Por enquanto

Que bom seria se pudéssemos viver sem pensar na vida.

Viver é difícil. Fácil é ainda não ter nascido ou já ter morrido. Viver é um favor que não se sabe quando acaba – nem como pagar – mas que se sabe, logo à partida, que vai acabar antes de nos apetecer.

Todos os dias sinto que foi mais um dia que me foi dado e, ao mesmo tempo, mais um dia que me foi subtraído, que jamais hei-de recuperar.

O poeta punk John Cooper Clarke, que foi punk antes do punk, gosta de ler alto um poema dele que diz "I'm the luckiest guy alive, just waiting for the trouble to arrive".

É uma atitude fadista, tão manchesteriana como lisboeta. Ou irlandesa. Ou judia. Ou infelizmente universal: se as manhãs estão bonitas, é caso para alarme porque, mais tarde ou mais cedo, vamos pagá-las.

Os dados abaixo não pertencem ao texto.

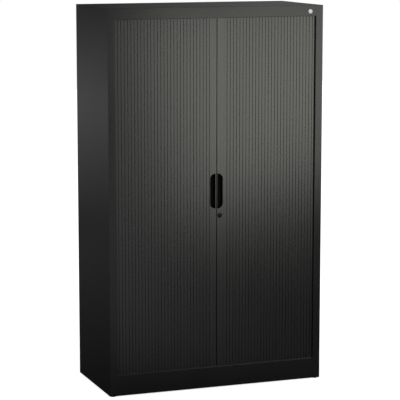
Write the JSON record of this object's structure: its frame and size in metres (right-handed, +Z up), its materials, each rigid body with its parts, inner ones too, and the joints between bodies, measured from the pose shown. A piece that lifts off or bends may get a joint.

São só versões microscómicas do "vamos todos morrer". A reacção mais sadia parece ser a de "estar aqui para as curvas". Não só não se diz mal das curvas – que desequilibram e assustam – como se diz que estamos aqui para elas.

Seria bom haver um truque para não estar sempre a pensar nos antecedentes e nas continuações dos momentos. O mal já está em querer que haja um truque.

Também gosto do português "por enquanto..." Está-se bem, por enquanto. Por enquanto, ainda não houve azar. Não se espera outra coisa – o pior pessimismo é autorizado – mas, por enquanto, até que nem se está mal.

Mas é assim que nos custa mais viver, precisamente. Que bom seria se pudéssemos viver sem pensar na vida. Ou ser constantemente lembrado que ela existe.